Peer Comparison in Energy Management – The Key to Success
We’re always looking to see what our neighbors, friends, and peers are doing, buying, and talking about. We compare our clothes, appearances, and jobs. Something else we should be comparing? Energy use. Studies show that when we have information about the energy consumption of businesses and buildings around us, our own energy use will decline by up to 2%. Simply put, we end up competing with our peers to see who can use the least energy. This is beneficial for not only the environment, but for company bottom lines as well.

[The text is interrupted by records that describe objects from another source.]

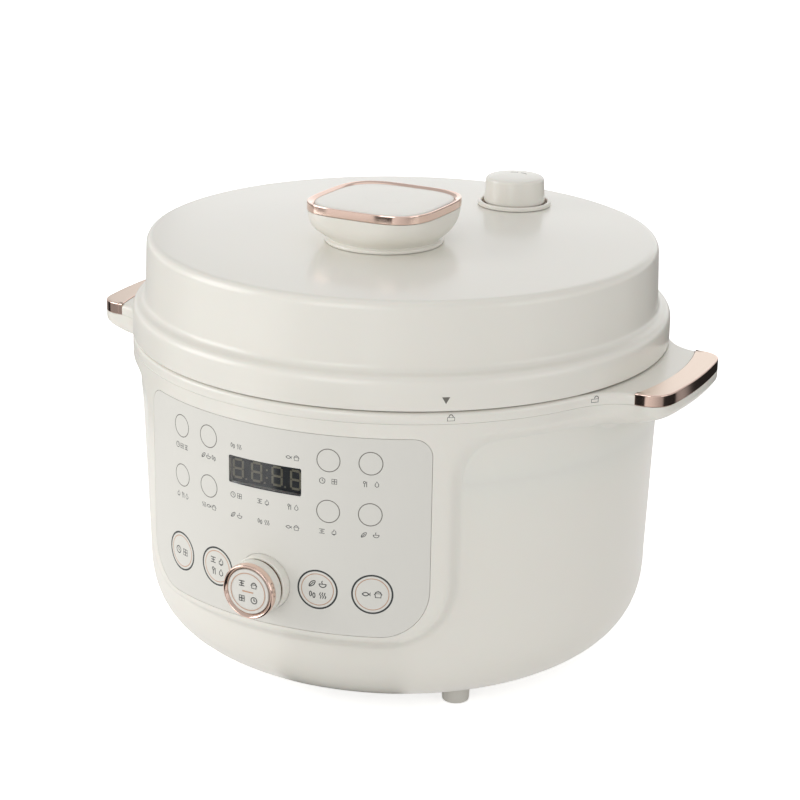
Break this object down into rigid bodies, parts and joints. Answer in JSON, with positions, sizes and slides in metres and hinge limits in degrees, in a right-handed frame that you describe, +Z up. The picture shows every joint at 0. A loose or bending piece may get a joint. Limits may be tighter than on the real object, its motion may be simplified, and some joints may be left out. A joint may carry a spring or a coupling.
{
  "type": "electric pressure cooker",
  "caption": "Electric pressure cooker: round body with ledge handles, turn-to-lock lid with squared knob and vent valve, touch panel with display and push dial.",
  "frame": {"origin": "on the pot axis, level with the undersides of the feet, which is the bottom centre of the whole object's box", "axes": "+Z up along the pot axis, -Y towards the control panel and dial, +X through the right handle as the user faces the panel"},
  "size_m": [0.3712, 0.346, 0.2733],
  "materials": {
    "white_plastic": "satin moulded warm white",
    "rose_gold": "polished rose-gold plating",
    "panel_film": "fine matt printed film",
    "smoked_window": "smoked clear window",
    "steel": "stamped stainless steel",
    "cast_aluminium": "cast, machined face",
    "non_stick": "satin non-stick coating",
    "black_plastic": "fine matt",
    "circuit_board": "solder-masked board",
    "silicone": "soft satin silicone",
    "foot_rubber": "matt light rubber",
    "brass_pin": "plain brass",
    "clear_cup": "translucent satin"
  },
  "bodies": {
    "base": {"outer_body": "white_plastic", "top_frame": "white_plastic", "handle_trim_right": "rose_gold", "handle_trim_left": "rose_gold", "control_film": "panel_film", "display_window": "smoked_window", "display_module": "black_plastic", "control_board": "circuit_board", "encoder_housing": "black_plastic", "knob_collar": "white_plastic", "power_board": "circuit_board", "inlet_socket": "black_plastic", "inlet_pin_line": "brass_pin", "inlet_pin_neutral": "brass_pin", "inlet_pin_earth": "brass_pin", "pot_support": "steel", "inner_pot": "non_stick", "heating_plate": "cast_aluminium", "sensor_spring": "steel", "pressure_switch": "black_plastic", "thermal_cutout": "black_plastic", "base_plate": "white_plastic", "base_screw_1": "steel", "base_screw_2": "steel", "base_screw_3": "steel", "base_screw_4": "steel", "foot_front_left": "foot_rubber", "foot_front_right": "foot_rubber", "foot_rear_left": "foot_rubber", "foot_rear_right": "foot_rubber"},
    "sensor": {"temperature_sensor": "cast_aluminium"},
    "dial_plunger": {"encoder_shaft": "steel"},
    "dial": {"knob_skirt": "white_plastic", "knob_ring": "rose_gold", "knob_face": "white_plastic"},
    "water_cup": {"water_collector": "clear_cup"},
    "seal": {"sealing_ring": "silicone"},
    "lid": {"lid_cover": "white_plastic", "pressure_lid": "steel", "inner_lid_plate": "steel", "plate_fastener": "steel", "lid_screw_1": "steel", "lid_screw_2": "steel", "lid_screw_3": "steel", "knob_base": "white_plastic", "knob_trim": "rose_gold", "knob_plate": "panel_film", "knob_screw": "steel", "valve_ring": "white_plastic", "valve_pipe": "steel", "filter_cap": "steel"},
    "valve_cap": {"valve_cap": "white_plastic"},
    "valve_needle": {"valve_needle": "steel"},
    "float": {"float_valve": "steel"}
  },
  "joints": [
    {"name": "lid_lift", "type": "slide", "parent": "base", "child": "seal", "axis": [0, 0, 1], "range_m": [0, 0.15]},
    {"name": "lid_turn", "type": "hinge", "parent": "seal", "child": "lid", "pos_m": [0, 0, 0.2], "axis": [0, 0, 1], "range_deg": [0, 32]},
    {"name": "valve_turn", "type": "hinge", "parent": "lid", "child": "valve_cap", "pos_m": [0.026, 0.096, 0.25], "axis": [0, 0, 1], "range_deg": [0, 60]},
    {"name": "valve_open", "type": "slide", "parent": "lid", "child": "valve_needle", "axis": [0, 0, 1], "range_m": [0, 0.0021]},
    {"name": "float_rise", "type": "slide", "parent": "lid", "child": "float", "axis": [0, 0, 1], "range_m": [0, 0.004]},
    {"name": "dial_press", "type": "slide", "parent": "base", "child": "dial_plunger", "axis": [0, 1, 0], "range_m": [0, 0.0008], "stiffness_N_per_m": 800, "springref_m": -0.002},
    {"name": "dial_turn", "type": "hinge", "parent": "dial_plunger", "child": "dial", "pos_m": [0, -0.16, 0.0874], "axis": [0, 1, 0], "continuous": true},
    {"name": "sensor_press", "type": "slide", "parent": "base", "child": "sensor", "axis": [0, 0, -1], "range_m": [0, 0.0015], "stiffness_N_per_m": 400, "springref_m": -0.003, "deforming": ["sensor_spring"]},
    {"name": "water_cup_slide", "type": "slide", "parent": "base", "child": "water_cup", "axis": [0, 1, 0], "range_m": [0, 0.03]}
  ],
  "couplings": [
    {"joint": "valve_open", "follows": "valve_turn", "m_per_rad": 0.002}
  ]
}
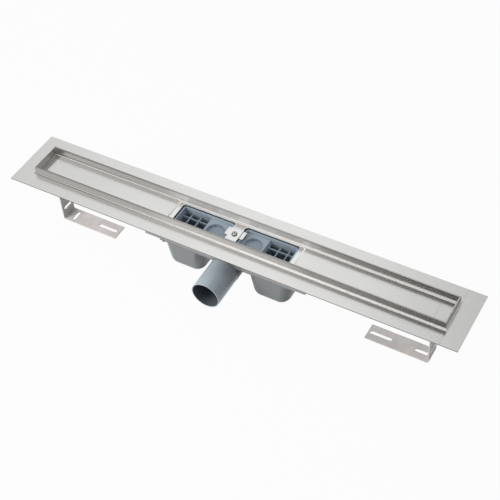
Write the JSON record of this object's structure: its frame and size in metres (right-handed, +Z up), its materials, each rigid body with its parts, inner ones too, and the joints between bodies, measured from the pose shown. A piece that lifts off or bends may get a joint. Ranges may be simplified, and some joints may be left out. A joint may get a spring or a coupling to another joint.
{
  "type": "linear shower drain",
  "caption": "Linear shower drain: flanged folded steel channel with raised rim, removable trap inserts in a windowed plate, moulded siphon bowls, side outlet and slotted feet",
  "frame": {"origin": "centre of the tiling flange, on its top face, level with the channel floor; the cover grate rests here inside the rim", "axes": "X runs along the channel, Z is up, and the outlet points to -Y"},
  "size_m": [0.813, 0.158, 0.1285],
  "materials": {
    "steel": "brushed",
    "plate_steel": "brushed",
    "pan_steel": "dull",
    "bracket_steel": "galvanised",
    "fastener_steel": "satin",
    "siphon_plastic": "satin",
    "pipe_plastic": "satin",
    "insert_plastic": "satin",
    "nut_plastic": "matt",
    "seal_rubber": "matt"
  },
  "bodies": {
    "root": {"channel_tray": "steel", "end_piece_left": "steel", "end_piece_right": "steel", "window_plate": "plate_steel", "sump_pan": "pan_steel", "siphon_body": "siphon_plastic", "outlet_pipe": "pipe_plastic", "siphon_gasket": "seal_rubber", "siphon_nuts": "nut_plastic", "window_seal_left": "seal_rubber", "window_seal_right": "seal_rubber", "trap_insert_left": "insert_plastic", "trap_insert_right": "insert_plastic", "clamp_plate": "plate_steel", "clamp_screw": "fastener_steel", "clamp_nut": "fastener_steel", "foot_bracket_left": "bracket_steel", "foot_bracket_right": "bracket_steel", "bracket_lug_left": "bracket_steel", "bracket_lug_right": "bracket_steel", "bracket_bolts": "fastener_steel", "bracket_nuts": "fastener_steel"}
  },
  "joints": []
}
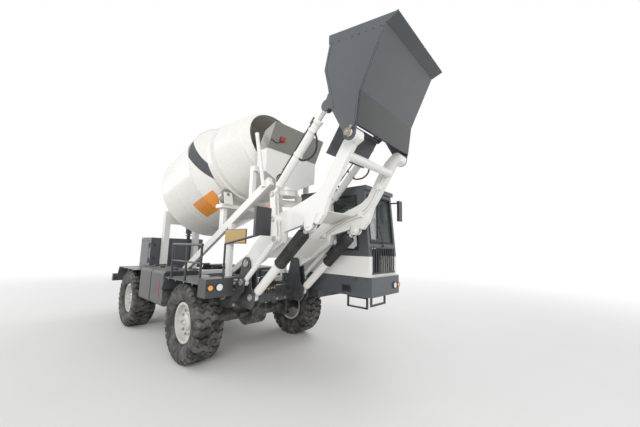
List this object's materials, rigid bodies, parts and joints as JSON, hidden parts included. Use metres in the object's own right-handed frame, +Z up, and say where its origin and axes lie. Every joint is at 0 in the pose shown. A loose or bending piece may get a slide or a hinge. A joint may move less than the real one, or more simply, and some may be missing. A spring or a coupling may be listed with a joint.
{
  "type": "self-loading concrete mixer",
  "caption": "Wheeled self-loading concrete mixer with a tilted drum, a front bucket on a raised twin-arm boom and a side cab.",
  "frame": {"origin": "on the ground below the middle of the whole machine", "axes": "+X forward towards the bucket, +Y to the machine's left, +Z up"},
  "size_m": [7.1535, 2.47, 3.9675],
  "materials": {
    "frame_paint": "satin",
    "white_paint": "gloss",
    "grey_paint": "satin",
    "black_paint": "satin",
    "rim_paint": "satin",
    "rod_chrome": "polished",
    "race_steel": "machined",
    "cast_metal": "painted",
    "glass": "clear",
    "dark_trim": "matte",
    "bellows_rubber": "matte",
    "lamp_lens": "clear",
    "tyre": "matte"
  },
  "bodies": {
    "chassis": {"chassis_frame": "frame_paint", "boom_stand": "frame_paint", "axles": "frame_paint", "drum_cradle": "white_paint", "drum_drive": "cast_metal", "hopper": "white_paint", "cab_skirt": "grey_paint", "cab_belt": "white_paint", "cab_upper": "grey_paint", "cab_glass": "glass", "cab_interior": "dark_trim", "cab_guard": "black_paint", "cab_step": "black_paint", "engine_block": "cast_metal", "engine_hood": "grey_paint", "exhaust": "black_paint", "side_tanks": "frame_paint", "fenders": "frame_paint", "handrail": "black_paint", "mirrors": "black_paint", "lamps": "lamp_lens"},
    "drum": {"drum_shell": "white_paint", "drum_race": "race_steel"},
    "drum_roller_right": {"drum_roller_right": "race_steel"},
    "drum_roller_left": {"drum_roller_left": "race_steel"},
    "boom": {"boom": "white_paint"},
    "rockers": {"rockers": "white_paint"},
    "lower_links": {"lower_links": "white_paint"},
    "lift_barrels": {"lift_barrels": "white_paint"},
    "lift_rods": {"lift_rods": "rod_chrome", "lift_bellows": "bellows_rubber"},
    "tilt_barrels": {"tilt_barrels": "white_paint"},
    "tilt_rods": {"tilt_rods": "rod_chrome"},
    "bucket": {"bucket": "grey_paint"},
    "bucket_gate": {"bucket_gate": "grey_paint"},
    "cab_door": {"cab_door": "grey_paint", "door_glass": "glass"},
    "hood_door": {"hood_door": "grey_paint"},
    "discharge_chute": {"discharge_chute": "white_paint"},
    "front_left_knuckle": {"front_left_knuckle": "frame_paint"},
    "front_left_wheel": {"front_left_rim": "rim_paint", "front_left_tyre": "tyre"},
    "front_right_knuckle": {"front_right_knuckle": "frame_paint"},
    "front_right_wheel": {"front_right_rim": "rim_paint", "front_right_tyre": "tyre"},
    "rear_left_knuckle": {"rear_left_knuckle": "frame_paint"},
    "rear_left_wheel": {"rear_left_rim": "rim_paint", "rear_left_tyre": "tyre"},
    "rear_right_knuckle": {"rear_right_knuckle": "frame_paint"},
    "rear_right_wheel": {"rear_right_rim": "rim_paint", "rear_right_tyre": "tyre"}
  },
  "joints": [
    {"name": "boom_lift", "type": "hinge", "parent": "chassis", "child": "boom", "pos_m": [1.322, -0.26, 1.39], "axis": [0, -1, 0], "range_deg": [-68, 6]},
    {"name": "link_swing", "type": "hinge", "parent": "chassis", "child": "lower_links", "pos_m": [1.362, -0.26, 1.155], "axis": [0, -1, 0], "range_deg": [-68, 6]},
    {"name": "rocker_swing", "type": "hinge", "parent": "boom", "child": "rockers", "pos_m": [1.922, -0.26, 1.945], "axis": [0, -1, 0], "range_deg": [-6, 68]},
    {"name": "lift_barrel_swing", "type": "hinge", "parent": "chassis", "child": "lift_barrels", "pos_m": [1.452, -0.26, 0.965], "axis": [0, -1, 0], "range_deg": [-73.1, 6.5]},
    {"name": "lift_rod_stroke", "type": "slide", "parent": "lift_barrels", "child": "lift_rods", "axis": [0.7367, 0, 0.6762], "range_m": [-0.489, 0.0435]},
    {"name": "tilt_barrel_swing", "type": "hinge", "parent": "rockers", "child": "tilt_barrels", "pos_m": [1.887, -0.26, 2.25], "axis": [0, -1, 0], "range_deg": [-69.4, 6.2]},
    {"name": "tilt_rod_stroke", "type": "slide", "parent": "tilt_barrels", "child": "tilt_rods", "axis": [0.6948, 0, 0.7192], "range_m": [-0.0305, 0.3435]},
    {"name": "bucket_tilt", "type": "hinge", "parent": "boom", "child": "bucket", "pos_m": [3.022, -0.26, 2.725], "axis": [0, -1, 0], "range_deg": [-40, 0]},
    {"name": "gate_swing", "type": "hinge", "parent": "bucket", "child": "bucket_gate", "pos_m": [2.791, -0.26, 2.988], "axis": [0, -1, 0], "range_deg": [-15, 82]},
    {"name": "drum_spin", "type": "hinge", "parent": "chassis", "child": "drum", "pos_m": [0.252, 0, 3.19], "axis": [0.9659, 0, 0.2588], "continuous": true},
    {"name": "roller_right_spin", "type": "hinge", "parent": "chassis", "child": "drum_roller_right", "pos_m": [0.29394, -0.538, 2.43462], "axis": [0.9659, 0, 0.2588], "continuous": true},
    {"name": "roller_left_spin", "type": "hinge", "parent": "chassis", "child": "drum_roller_left", "pos_m": [0.29394, 0.538, 2.43462], "axis": [0.9659, 0, 0.2588], "continuous": true},
    {"name": "steer_front_left", "type": "hinge", "parent": "chassis", "child": "front_left_knuckle", "pos_m": [0.452, 0.74, 0.5375], "axis": [0, 0, 1], "range_deg": [-28, 28]},
    {"name": "front_left_wheel_spin", "type": "hinge", "parent": "front_left_knuckle", "child": "front_left_wheel", "pos_m": [0.452, 1, 0.5375], "axis": [0, 1, 0], "continuous": true},
    {"name": "steer_front_right", "type": "hinge", "parent": "chassis", "child": "front_right_knuckle", "pos_m": [0.452, -0.74, 0.5375], "axis": [0, 0, 1], "range_deg": [-28, 28]},
    {"name": "front_right_wheel_spin", "type": "hinge", "parent": "front_right_knuckle", "child": "front_right_wheel", "pos_m": [0.452, -1, 0.5375], "axis": [0, 1, 0], "continuous": true},
    {"name": "steer_rear_left", "type": "hinge", "parent": "chassis", "child": "rear_left_knuckle", "pos_m": [-2.098, 0.74, 0.5375], "axis": [0, 0, 1], "range_deg": [-28, 28]},
    {"name": "rear_left_wheel_spin", "type": "hinge", "parent": "rear_left_knuckle", "child": "rear_left_wheel", "pos_m": [-2.098, 1, 0.5375], "axis": [0, 1, 0], "continuous": true},
    {"name": "steer_rear_right", "type": "hinge", "parent": "chassis", "child": "rear_right_knuckle", "pos_m": [-2.098, -0.74, 0.5375], "axis": [0, 0, 1], "range_deg": [-28, 28]},
    {"name": "rear_right_wheel_spin", "type": "hinge", "parent": "rear_right_knuckle", "child": "rear_right_wheel", "pos_m": [-2.098, -1, 0.5375], "axis": [0, 1, 0], "continuous": true},
    {"name": "cab_door_swing", "type": "hinge", "parent": "chassis", "child": "cab_door", "pos_m": [1.464, 1.192, 1.7], "axis": [0, 0, 1], "range_deg": [0, 100]},
    {"name": "hood_door_swing", "type": "hinge", "parent": "chassis", "child": "hood_door", "pos_m": [-2.91, -0.632, 1.4], "axis": [0, 0, 1], "range_deg": [0, 100]},
    {"name": "chute_swivel", "type": "hinge", "parent": "chassis", "child": "discharge_chute", "pos_m": [1.212, 0, 2.45], "axis": [0, 0, 1], "range_deg": [-50, 40]}
  ],
  "couplings": [
    {"joint": "steer_front_right", "follows": "steer_front_left", "ratio": 1},
    {"joint": "steer_rear_left", "follows": "steer_front_left", "ratio": -1},
    {"joint": "steer_rear_right", "follows": "steer_front_left", "ratio": -1},
    {"joint": "link_swing", "follows": "boom_lift", "ratio": 1},
    {"joint": "rocker_swing", "follows": "boom_lift", "ratio": -1},
    {"joint": "lift_barrel_swing", "follows": "boom_lift", "ratio": 1.074},
    {"joint": "lift_rod_stroke", "follows": "boom_lift", "m_per_rad": 0.4116},
    {"joint": "tilt_barrel_swing", "follows": "boom_lift", "ratio": 1.019},
    {"joint": "tilt_rod_stroke", "follows": "boom_lift", "m_per_rad": -0.289}
  ]
}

The process of comparing how one group, categorized by an individual or set of determinants, is performing against another group, is known as peer comparison or benchmarking. When used in terms of energy use, peer comparison can improve companies’ energy efficiency and sustainability and reduce energy costs. Let’s take a more in depth look at what peer comparison is and how you can use it to your company’s advantage.
Who Should Utilize Peer Comparison?
If you’ve ever wondered how your facility (or portfolio) ranks against your competitors, then peer comparison is for you. Additionally, peer comparison can be a useful tool for those tasked with identifying energy saving opportunities in a facility or determining the potential payback of energy efficiency projects.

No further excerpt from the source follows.